The Watcher in the Attic
The Watcher in the Attic
| 12 June 1976 (USA)
The Watcher in the Attic Trailers

A shiftless resident in a boarding house spends his days crawling in the attic and spying on the renters below. One day he spies an elegant lady enter a room where a clown awaited her and watched as he pleasured her. But she spotted him watching and it aroused her more. Thus begins a story of two people who find they share similar desires and deadly passions.

Reviews
jrd_73

I might not live in an attic, but with my first viewing of Watcher in the Attic, I was converted to the charms of actress Junko Miyashita. I have since watched Miyashita in other films, but her performance in Watcher in the Attic remains my favorite. Here she plays Minako Sayanomiya, a bored rich wife in 1923 Tokyo, who keeps a room in a boarding house so she can have some clown be her love slave. Literally, the guy is dressed up like a clown.
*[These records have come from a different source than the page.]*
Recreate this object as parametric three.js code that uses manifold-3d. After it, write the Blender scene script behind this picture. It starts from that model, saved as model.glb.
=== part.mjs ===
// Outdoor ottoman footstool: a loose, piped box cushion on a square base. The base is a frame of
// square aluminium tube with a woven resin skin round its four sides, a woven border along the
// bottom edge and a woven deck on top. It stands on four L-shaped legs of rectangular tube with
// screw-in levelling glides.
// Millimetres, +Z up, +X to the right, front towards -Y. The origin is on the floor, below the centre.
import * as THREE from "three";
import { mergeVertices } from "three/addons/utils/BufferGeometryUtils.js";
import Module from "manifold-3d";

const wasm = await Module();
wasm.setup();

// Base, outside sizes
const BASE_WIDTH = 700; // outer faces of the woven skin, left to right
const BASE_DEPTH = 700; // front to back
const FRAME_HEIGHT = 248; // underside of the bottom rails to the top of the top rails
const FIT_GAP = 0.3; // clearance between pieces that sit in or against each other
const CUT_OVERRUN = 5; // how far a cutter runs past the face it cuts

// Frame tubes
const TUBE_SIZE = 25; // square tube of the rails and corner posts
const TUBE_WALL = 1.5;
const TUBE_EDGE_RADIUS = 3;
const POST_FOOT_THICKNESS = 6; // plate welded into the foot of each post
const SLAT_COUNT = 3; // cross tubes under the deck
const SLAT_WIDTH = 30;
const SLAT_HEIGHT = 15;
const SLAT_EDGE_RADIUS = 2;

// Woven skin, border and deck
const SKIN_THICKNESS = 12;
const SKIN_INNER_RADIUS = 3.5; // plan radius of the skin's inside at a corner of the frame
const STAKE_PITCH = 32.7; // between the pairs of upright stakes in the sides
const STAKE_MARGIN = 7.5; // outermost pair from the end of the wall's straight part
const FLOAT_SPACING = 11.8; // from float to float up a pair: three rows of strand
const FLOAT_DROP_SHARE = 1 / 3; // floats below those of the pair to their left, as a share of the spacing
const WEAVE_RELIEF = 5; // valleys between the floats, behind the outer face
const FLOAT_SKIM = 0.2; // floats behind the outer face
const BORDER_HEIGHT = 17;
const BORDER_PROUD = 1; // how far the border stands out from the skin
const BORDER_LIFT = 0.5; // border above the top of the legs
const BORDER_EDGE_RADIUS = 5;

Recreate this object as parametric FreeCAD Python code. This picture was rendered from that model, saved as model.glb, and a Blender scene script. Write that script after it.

The residents at this boarding house have their own kinks. One of them likes to go up to the attic and look down into the rooms. Minako sees the eye watching her from a hole in the ceiling and is turned on. This experience changes both the voyeur and the victim, leading to murder. Watcher in the Attic straddles many genres. It is a psychological thriller, a period drama, and a (very) steamy piece of erotica. It is usually listed as a "pink film." The term fits, but it is different than bondage films like Flower and Snake. Influenced by the writings of Edogawa Rampo, this film goes places that most American films would not. The characters in this world have rough edges and go to extremes to satisfy their desires. At the film's heart is the character of Minako Sayanomiya, beautiful, elegant, dominant, and cruel. Junko Miyashita brings the character to life in a way that both arouses and frightens the viewer. I first saw Watcher in the Attic on a dubbed off VHS tape transferred from a PAL source. This copy made the film look dark. However, the Mondo Macabro DVD reveals a stately shot film which looks like a prestigious drama . . . with a lot of nasty behavior. The DVD was a revelation to this viewer. It made a good film even better, and the beautiful Junko Miyashita shine even brighter. This is not a film for all viewers, but at less than eighty minutes, Watcher in the Attic does not outstay its welcome. Curious viewers, even those not as taken with Junko Miyashita, should give this one a try.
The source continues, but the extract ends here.